Hello,
I’ve come across the "How to train a new language model from scratch using Transformers and Tokenizers " blog post and wanted to perform 1 epoch of pretraining on a already pretrained model.
My goal was to use it later on to perform semantic search.
My code (adapted) was:
from transformers import AutoTokenizer
from transformers import AutoModelForPreTraining
from transformers import LineByLineTextDataset
from transformers import DataCollatorForLanguageModeling
model = AutoModelForPreTraining .from_pretrained('neuralmind/bert-large-portuguese-cased')
tokenizer = AutoTokenizer.from_pretrained('neuralmind/bert-large-portuguese-cased', do_lower_case=False)

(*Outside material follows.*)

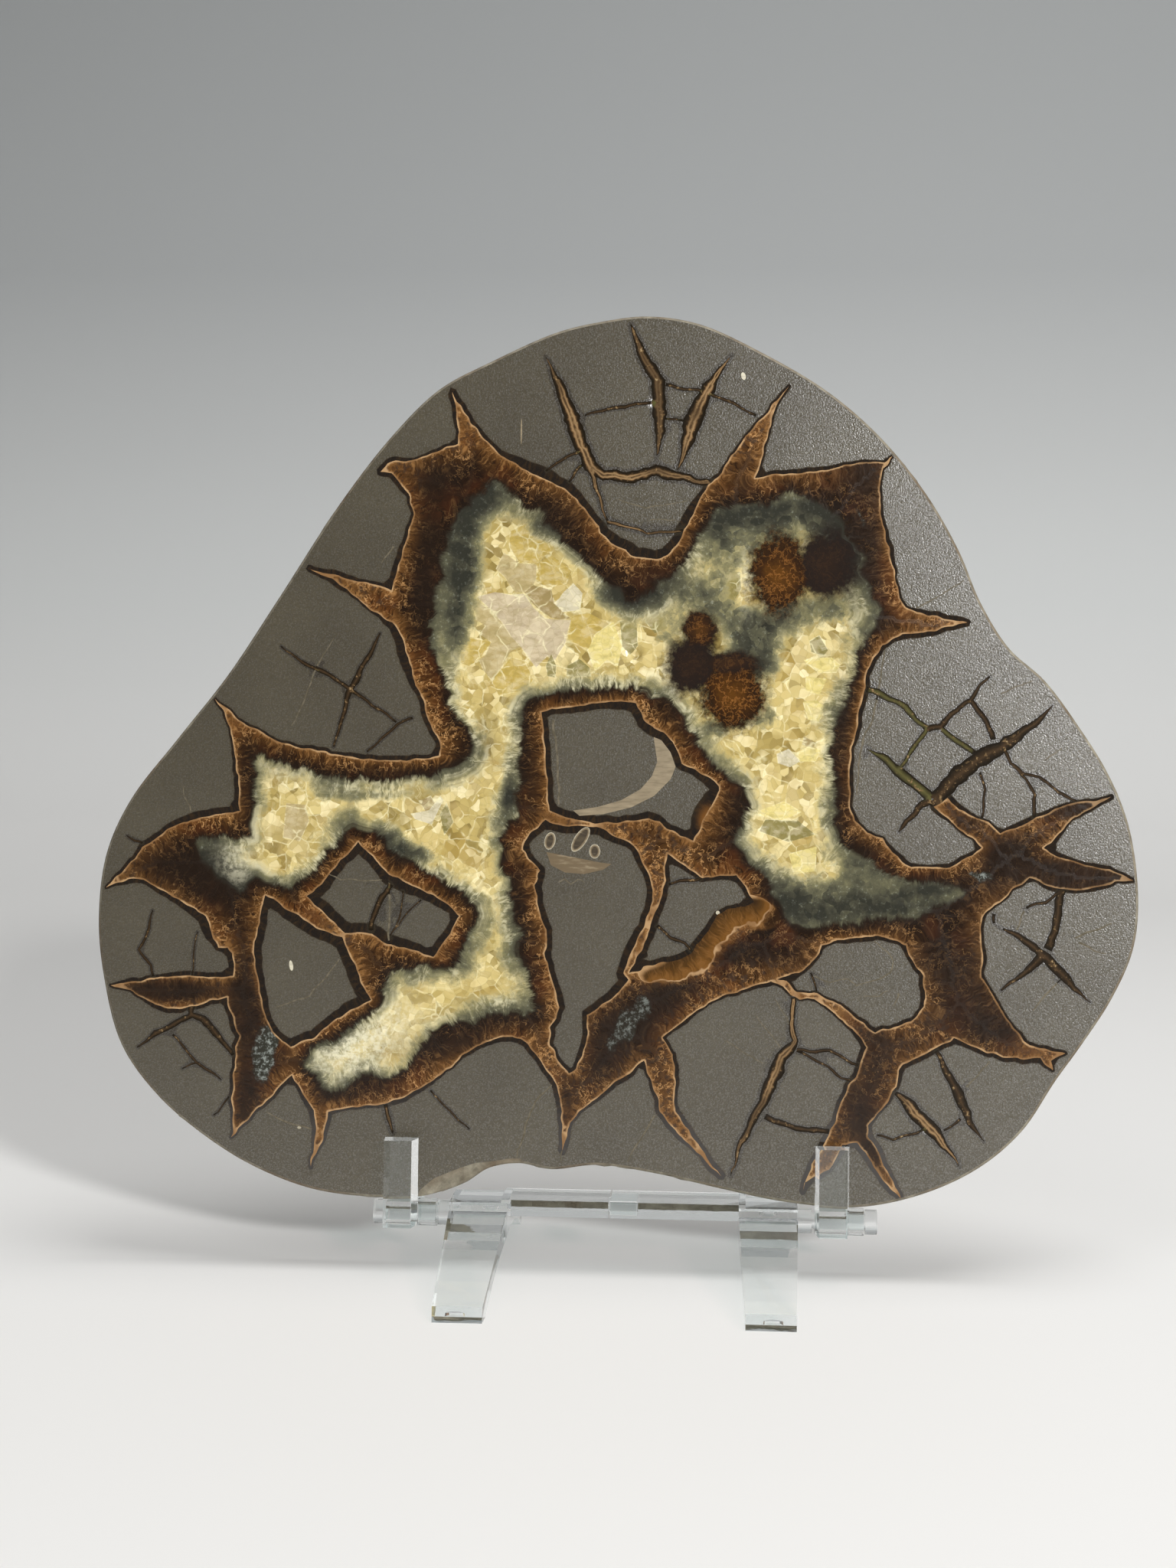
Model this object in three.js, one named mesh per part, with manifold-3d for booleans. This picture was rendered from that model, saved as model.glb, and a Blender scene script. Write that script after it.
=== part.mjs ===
// A polished slice of a septarian nodule, leaning a little back on a two-part stand of clear plastic.
// The slice's outlines are points on its polished face, [across, up] in millimetres: 0 across is the middle of
// the stand, and 0 up is the slice's lowest edge. The whole part is in millimetres, X across, Y away from the
// polished face and Z up. The origin is on the table, in the middle of the part's footprint.

import * as THREE from "three";
import { mergeVertices } from "three/addons/utils/BufferGeometryUtils.js";
import Module from "manifold-3d";

// Driving dimensions: the slice
const SLICE_THICKNESS = 7;
const SLICE_FRONT = -4; // the polished face, measured from the axle
const EDGE_BEVEL = 0.5;
const CRYSTAL_GAP = 0.2; // between the crystals and the stone around them
const VEIN_DEPTH = 0.35; // how far the thin veins lie below the polished face
const LEAN_BACK = THREE.MathUtils.degToRad(5);

// Driving dimensions: the stand
const AXLE_HEIGHT = 8.4;
const BAR_TOP = 11.5;
const BAR_BOTTOM = 9;
const BAR_DEPTH = 9;
const LEG_TOP = 11;
const LEG_INNER = 17.6; // from the middle of the stand
const LEG_OUTER = 26.5;
const FOOT_INNER = 18.6;
const FOOT_OUTER = 25.7;
const FOOT_REACH = 30.1; // from the axle to the tip of a foot
const FOOT_HEIGHT = 2.2;
const SHOULDER_RADIUS = 1.9;
const AXLE_RADIUS = 1.2;
const AXLE_START = 28.7;
const AXLE_END = 36.8;
const CAP_LENGTH = 1.8;
const RUNNING_CLEARANCE = 0.09; // radial, between an axle and its wing
const PLUG_LENGTH = 4;
const PLUG_CLEARANCE = 0.15;

// Driving dimensions: a wing
const WING_LENGTH = 7.1;
const LIP_WIDTH = 4.2;
const LIP_FLARE = 0.5; // how much wider the lip is at its back, on each side
const LIP_DEPTH = 4.6;
const LIP_TOP = 11.9; // above the axle
const SLOT_GAP = 0.3; // between the slice and the wing, at the floor, lip and arm
const SLICE_BOTTOM = 2.6; // above the axle
const ARM_TOP = 22;
const ARM_DEPTH = 2.6;
const COLLAR_RADIUS = 2.1;
const WING_STARTS = { wing_left: -36, wing_right: 29.5 };

const ROUND_SIDES = 32;

// The slice's rim, clockwise from the top. A smooth curve goes through the points.
const RIM = [
  [2, 136], [10, 134.8], [20, 130.2], [30, 124.2], [38, 117.2], [45, 108.5], [50, 99.8], [53.3, 92],
  [57.6, 85.1], [63, 80.2], [68, 73.5], [72.6, 66.1], [75.8, 58], [77.2, 47], [76.4, 39.5], [73.3, 32.2],
  [69, 25.4], [65, 19.7], [60, 12], [53.5, 6.3], [45, 2.2], [35.5, 0.1], [25, 0.6], [15, 2.4], [5, 4.5],
  [-4, 5.6], [-11, 4.8], [-16, 5.6], [-20.5, 4.8], [-24.5, 2.2], [-30, 0.4], [-38, 0], [-47.7, 1], [-57, 4.3],
  [-65, 9], [-72.3, 15], [-78, 22.6], [-81, 33], [-82, 42], [-81, 52], [-77.4, 60.4], [-70, 70.2],
  [-62.5, 79.9], [-55, 91.5], [-45, 107.3], [-37, 117.8], [-30, 124.7], [-22, 129], [-12, 133.5], [-5, 135.2],
];
const RIM_STEPS = 3; // sides for each span between two points of the rim

// The edge of the yellow calcite, clockwise from the top of the upper left lobe.
const CRYSTAL_EDGE = [
  [-21, 109.8], [-19.4, 108.4], [-17.2, 106.2], [-14.7, 105.5], [-13.3, 103.4], [-11.1, 100.9], [-7.6, 97.6],
  [-5.4, 95.5], [-3.3, 93.7], [-1.1, 91.6], [0.6, 91.2], [2.4, 92.3], [4.2, 94.1], [6.4, 95.5], [8.5, 97.3],
  [9.9, 99.4], [10.6, 101.2], [12.4, 103.7], [13.5, 105.9], [15.3, 106.2], [17.4, 105.9], [19.9, 106],
  [22.4, 106.9], [25, 107.8], [26.9, 106.9], [29, 105.9], [30.8, 105.1], [32.6, 101.9], [34, 100.5],
  [34.7, 98.7], [35.1, 95.9], [35.8, 93.4], [37.2, 90.5], [35.8, 88], [34.4, 84], [33.6, 81.9], [32.9, 79],
  [32.2, 76.1], [31.1, 73.3], [30.8, 69.7], [30.6, 66.1], [31, 60.4], [30.8, 57.9], [32.2, 55.4], [34.4, 53.6],
  [38.3, 50.8], [42.2, 48.8], [45.4, 48.6], [48.3, 48.8], [50.4, 47.9], [49, 46.5], [46.1, 46], [44, 44],
  [39.4, 44.5], [36.5, 44.4], [32.2, 43.3], [26.9, 42.6], [25.2, 43.4], [23.5, 46.3], [22.4, 48.7],
  [20.6, 51.1], [18.5, 52.9], [17.1, 54.7], [17.8, 56.9], [18.9, 61.9], [18.1, 64], [16, 65.4], [13.9, 67.2],
  [11.7, 69.4], [10.3, 71.9], [7.4, 76.1], [5.3, 77.2], [3.1, 78.6], [0.6, 79.4], [-5.1, 79.2], [-10.1, 78.3],
  [-14.9, 77.2], [-16.3, 76.1], [-17.2, 74], [-17, 68.3], [-17.6, 63.6], [-17.9, 61.1], [-17.4, 58.8],
  [-19.7, 56.5], [-20.3, 54.4], [-19.7, 51.9], [-18.4, 48], [-17.7, 43.9], [-16.6, 40.4], [-17, 37],
  [-15.8, 34.1], [-14.2, 28.8], [-15.4, 28.4], [-16.9, 29.1], [-19, 29], [-21.9, 28.2], [-25, 27.4],
  [-28.4, 26.6], [-30.6, 25.2], [-32, 22.7], [-33.8, 20.6], [-35.9, 19], [-39.1, 19.5], [-42, 18.1],
  [-44.9, 16.6], [-47, 17.7], [-48.5, 19.6], [-47.7, 22], [-44.9, 23.4], [-42.4, 24.9], [-38.8, 27],
  [-36.6, 29.1], [-36.1, 32.4], [-35.7, 34.2], [-28.7, 34.7], [-26.9, 35.2], [-25.4, 36.6], [-24.7, 38.8],
  [-23.3, 40.6], [-22.4, 42.7], [-22.9, 44.9], [-24.4, 46.6], [-26.3, 48.3], [-30.9, 50.6], [-32.7, 51.9],
  [-34.9, 52.9], [-37, 54.4], [-38.1, 56.1], [-39.5, 57.2], [-42, 57.4], [-44.1, 56.1], [-47, 52.9],
  [-50.2, 49.4], [-51.6, 47.6], [-53.4, 47.6], [-54.9, 48.6], [-57.4, 49.4], [-59.9, 46.9], [-62, 47.9],
  [-64.1, 49.7], [-66.6, 53.6], [-64.1, 54], [-60.6, 54.4], [-57.4, 54.7], [-57.2, 60.1], [-57.4, 66.5],
  [-56.3, 66.9], [-53.8, 65.8], [-50.9, 64.9], [-45.2, 63.6], [-39.1, 63.3], [-32.7, 64], [-28.4, 64.9],
  [-25.4, 66.1], [-23.6, 68.3], [-23.3, 70.4], [-24.4, 72.2], [-25.8, 73.6], [-27.2, 76], [-27.6, 78.3],
  [-28.4, 81.5], [-29.9, 84.4], [-30.9, 87.8], [-29.5, 93.4], [-28.1, 100.1], [-26, 105], [-23.6, 107.3],
];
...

dataset = LineByLineTextDataset(
tokenizer=tokenizer,
file_path="dataForModel.txt",
block_size=128,
)
data_collator = DataCollatorForLanguageModeling(
tokenizer=tokenizer, mlm=True, mlm_probability=0.15
)
from transformers import Trainer, TrainingArguments
training_args = TrainingArguments(
output_dir="./newModel",
overwrite_output_dir=True,
num_train_epochs=1,
per_gpu_train_batch_size=64,
save_steps=10_000,
save_total_limit=2,
prediction_loss_only=True,
)
trainer = Trainer(
model=model,
args=training_args,
data_collator=data_collator,
train_dataset=dataset,
)
trainer.train()
I receive the error:
TypeError: forward() got an unexpected keyword argument 'labels'
Any help understanding what am I doing wrong?
Thanks in advance
Rui